The company was called Kay Manufacturing. It was founded in 1941, by father-son team Haven and Frederick Kimmerly, in the city of Windsor Ontario. A year later, they changed their name to Windsor Steel. During the War, the company grew significantly, expanded their range of products, and moved to a larger production facility a few blocks over. Then after the war, in 1946, they opened up their own sales office at their old location near the corner of Lincoln and Erie Street. They called this new department Lincoln Specialties.
After the War
Business began to slow after the War, so Lincoln Specialties diversified their production range yet again. They were having success with a line of bicycle baskets and kickstands when someone at Lincoln Specialties had the idea use their facilities to make toys! Given the rise of birth-rates after WWII and the burgeoning post-war toy market, this turned out to be just the right thing. With the copious amounts of scrap steel left over from their wartime production, the creativity of their workers, and their inhouse tool room at Windsor Steel, they were able to set right to work creating dies and producing steel toys.
Toys!
Accounts vary about which were the first toys produced by Lincoln Specialties, but they likely included the “repeating all-steel cannon” which appeared in the 1946-47 Eaton’s Fall-Winter catalogue, and some assortment of trucks. Around 1948, another local toymaker named Harry Ellwood joined the team. Ellwood had started his own toy line, Ellwood Toys, back in 1945, but a fire destroyed his Windsor workshop in the late 1940s. After Ellwood relocated to a new location in Tilbury, Lincoln Specialties started selling his pressed steel toys under their name as well. Some of the toys from this period have decals for both Lincoln and Ellwood.

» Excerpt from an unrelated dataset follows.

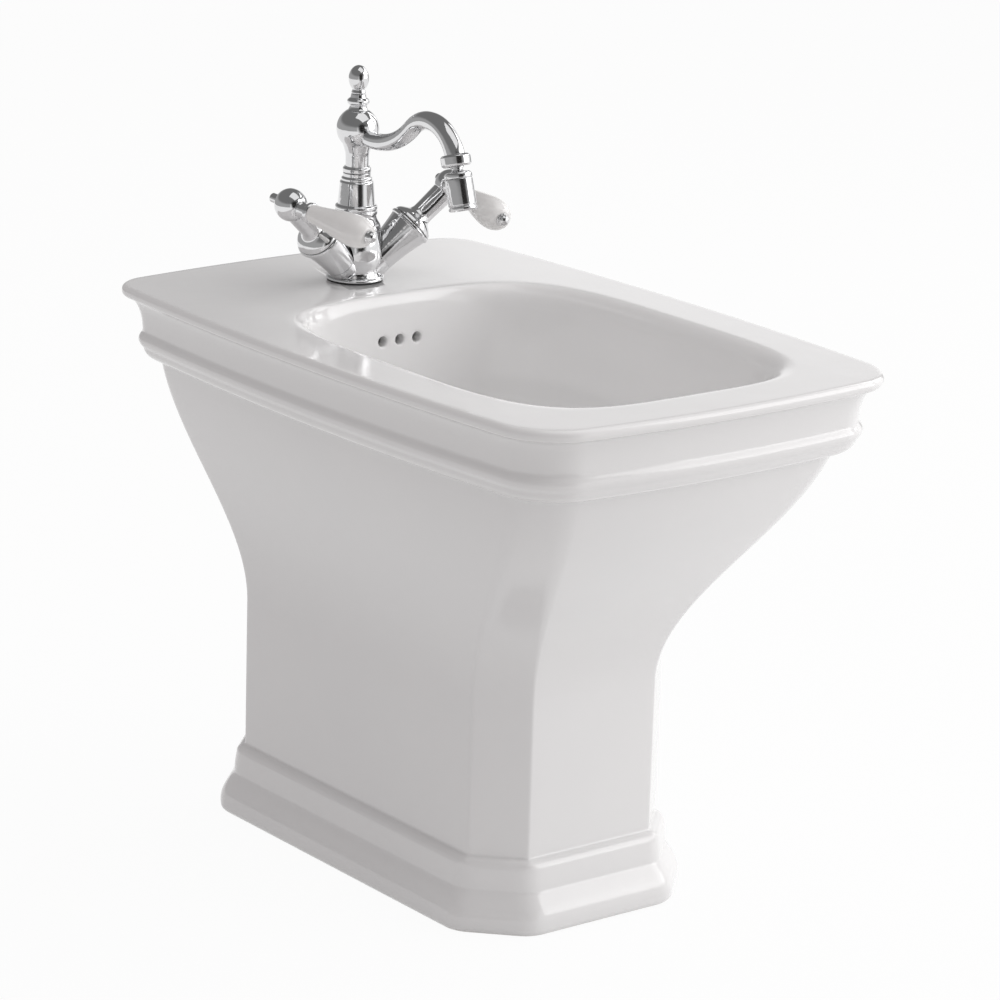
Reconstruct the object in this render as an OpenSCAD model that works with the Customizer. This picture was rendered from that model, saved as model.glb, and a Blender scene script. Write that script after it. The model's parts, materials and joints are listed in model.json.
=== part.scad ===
// Floor standing bidet with a single-hole two-lever mixer and a pop-up waste.
// Sizes are in millimetres. The origin is on the floor under the middle of the rim,
// +Z is up, the user's side faces -Y and the tap stands at the +Y end.

/* [Rim] */
// Width of the rim across its middle
rim_w = 355; // [335:1:385]
// Length of the rim from front to back
rim_l = 555; // [535:1:590]
// Height of the deck above the floor
deck_h = 420; // [405:1:440]
// Outward bow of the long sides at their middle
side_bow = 12.2; // [0:0.1:18]
// Outward bow of the front and the back at their middle
end_bow = 11.1; // [0:0.1:18]
// Corner radius of the rim at its back
rim_corner_r = 23; // [18:1:32]
// Corner radius of the rim at its front
front_corner_r = 38; // [30:1:44]
// Thickness of the rim's rounded edge
edge_t = 9; // [7:0.5:12]
// Roundness of the rim's edge, measured inwards
edge_round = 3; // [2:0.5:5]

/* [Cornice] */
// Height of the cove under the rim's edge
cove_h = 27; // [22:0.5:29]
// Inset of the cove's foot from the rim
cove_in = 12.5; // [9:0.5:15]
// Height of the bead under the cove
bead_h = 12; // [9:0.5:14]
// Projection of the bead
bead_out = 2.5; // [1:0.1:4]
// Height of the quarter round under the bead
ovolo_h = 10; // [7:0.5:12]
// Inset of the body under the cornice
neck_in = 21.5; // [19:0.5:26]
// Corner radius of the body under the cornice, at its back
neck_corner_r = 18; // [14:0.5:22]

/* [Pedestal] */
// Width of the pedestal
pedestal_w = 177; // [168:1:195]
// Distance of the pedestal's front from the middle of the rim
pedestal_front = 133.5; // [120:0.5:150]
// Distance of the pedestal's back from the middle of the rim
pedestal_back = 221.5; // [215:0.5:235]
// Leg of the pedestal's corner chamfers
pedestal_chamfer = 31.5; // [24:0.5:36]
// Height at which the flare of the body starts to leave the pedestal
flare_foot_h = 172; // [150:1:190]
// Depth below the deck at which the flare would end
flare_top_drop = 32; // [20:1:40]

/* [Plinth] */
// Projection of the plinth at the floor
plinth_out = 19; // [15:0.5:22]
// Height of the plinth's upright band
plinth_band_h = 12; // [8:0.5:16]
// Height of the hollow-backed round above the band
plinth_round_h = 24; // [18:0.5:28]
// Height of the groove above the round
plinth_groove_h = 8; // [6:0.5:10]
// Projection of the groove
plinth_groove_out = 6; // [4:0.5:6.5]
// Radius of the bead on top of the plinth
plinth_bead_r = 7.5; // [6.5:0.5:9]

/* [Bowl] */
// Width of the bowl across its lip
bowl_w = 274; // [262:1:280]
// Width of the ledge in front of the bowl
front_ledge = 42.5; // [37:0.5:52]
// Length of the deck behind the bowl
rear_deck = 154.5; // [152:0.5:164]
// Depth of the bowl at the drain
bowl_depth = 142; // [130:1:150]
// Width of the roll-over lip
lip_w = 14; // [10:0.5:18]
// Height of the roll-over lip
lip_h = 16; // [12:0.5:20]
// Depth at which the bowl's wall turns into its bottom
wall_drop = 70; // [60:1:80]
// Lean of the bowl's wall between lip and bottom
wall_lean = 14; // [8:0.5:18]
// Lean of the bowl's rear wall as a share of the other walls' lean
rear_lean = 0.3; // [0.1:0.05:1]
// Squareness of the lip's outline
lip_square = 4; // [3:0.1:5]
// Squareness of the wall's outline
wall_square = 3.5; // [2.8:0.1:4.5]
// Distance of the drain in front of the bowl's back
drain_inset = 93; // [86:1:103]
// Radius of the drain hole
drain_hole_r = 23; // [22.5:0.1:24]
// Radius of the flat round the drain
drain_flat_r = 40; // [36:1:44]
// Thickness of the ceramic at the drain
drain_t = 27; // [24:0.5:30]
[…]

By the early 1950s, the lineup of Lincoln Toys included a wide range of trucks with different cab styles, tractors and other farm implements, and construction equipment such as power shovels and road graders. They also produced branded toys which are quite sought after by vintage toy collectors today, including the Massey-Harris 44 tractor, a Trans-Canada Air Lines airplane, a Coca-Cola truck, and an Allied Van Lines truck.

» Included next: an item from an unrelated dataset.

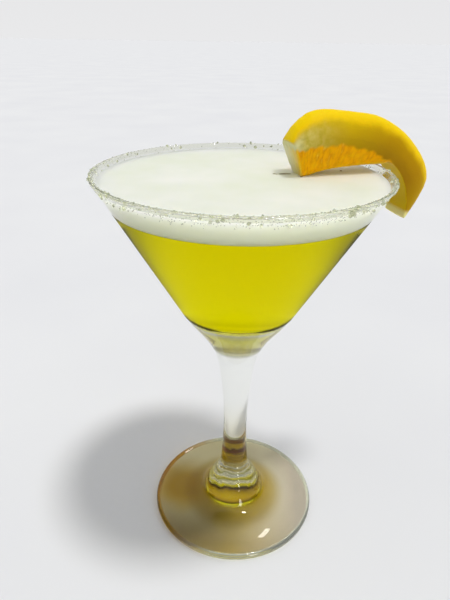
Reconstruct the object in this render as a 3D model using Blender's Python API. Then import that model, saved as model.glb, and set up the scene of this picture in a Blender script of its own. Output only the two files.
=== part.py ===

With the increased popularity of plastic toys and competition from imported toys, Lincoln Toys’ success began to wane in the late 1950s. So they tried – and failed – to regain their old manufacturing contracts from automotive companies. After over a decade and a half of success, Lincoln Specialties and Windsor Steel ceased operations in 1958 and officially dissolved in 1959.
After the Toys…
Though they no longer made toys, the Kimmerly family maintained a strong business presence in the Windsor community. Before the closure of Windsor Steel and Lincoln Specialities, Frederick Kimmerly opened up the Lincoln Casket Company, which was carried on by his Brother Ed after Frederick relocated to the United States. And back in 1948, Haven and his other son Bill had started the Dayton Manufacturing company, which is still in operation today, producing kitchen and bathroom fixtures and cabinets. Frederick Kimmerly later returned to Windsor and established Standard Printing in 1968, where they have been offering a variety of custom print and design services ever since.

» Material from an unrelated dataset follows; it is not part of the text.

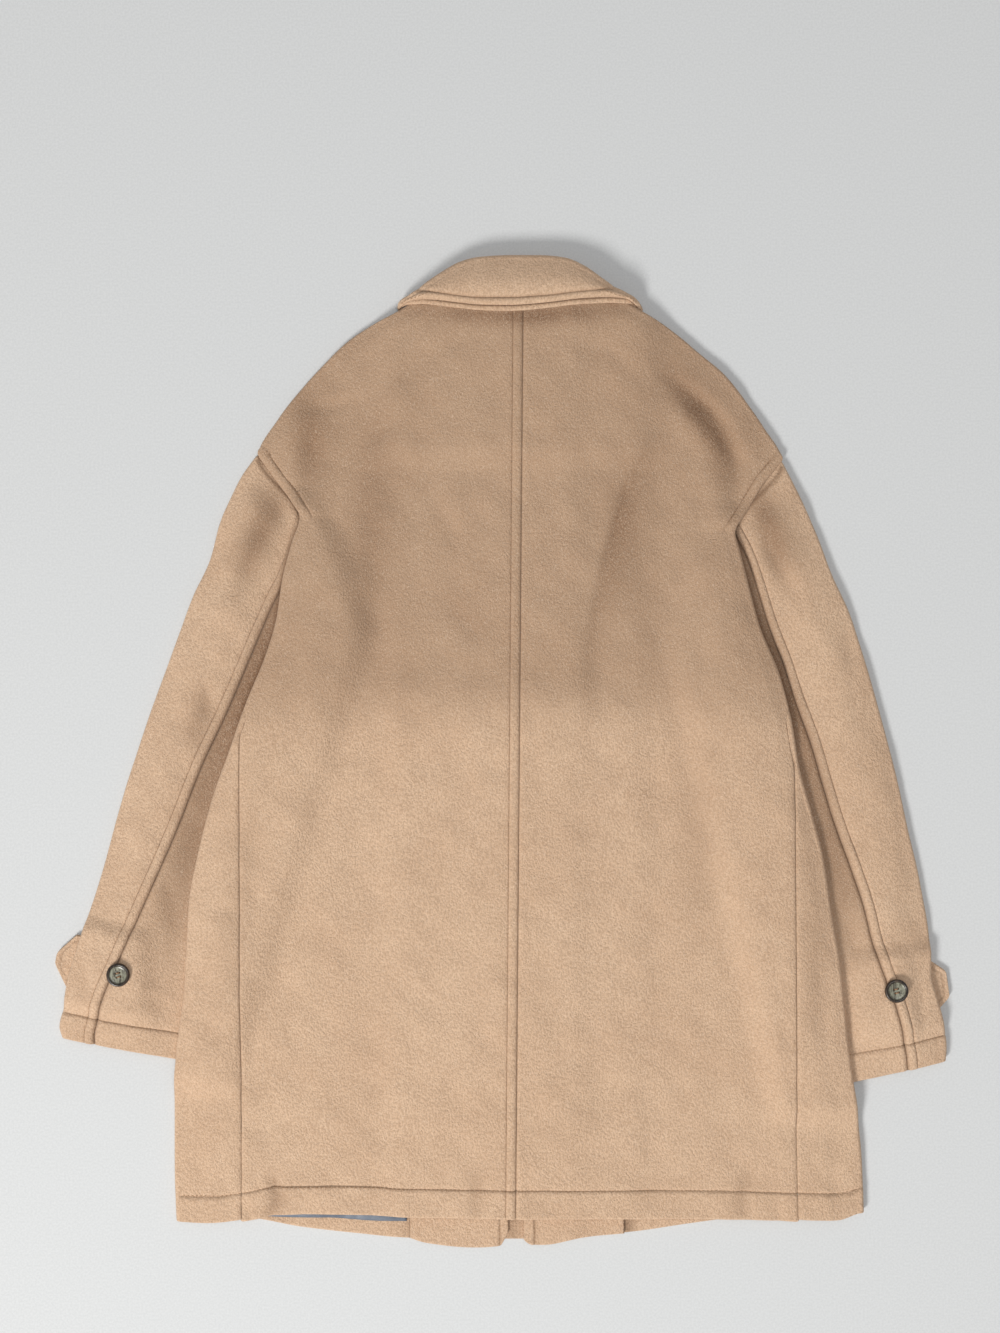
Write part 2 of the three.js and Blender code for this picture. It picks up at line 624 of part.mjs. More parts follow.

While the Kimmerly family moved on to other ventures, the influence of Lincoln Toys lived on in the toy trucks that were kept in production by Li’l Beaver Toys and Saturn Toys until the early 1970s. Today, many vintage and antique toy collectors cherish the colourful, pressed steel Lincoln toys on their shelves – especially Canadian toy collectors! See the gallery below for some of the cherished pieces from the Collectors Quests shelves and check out the Lincoln Road Grader we currently have for sale in our shop!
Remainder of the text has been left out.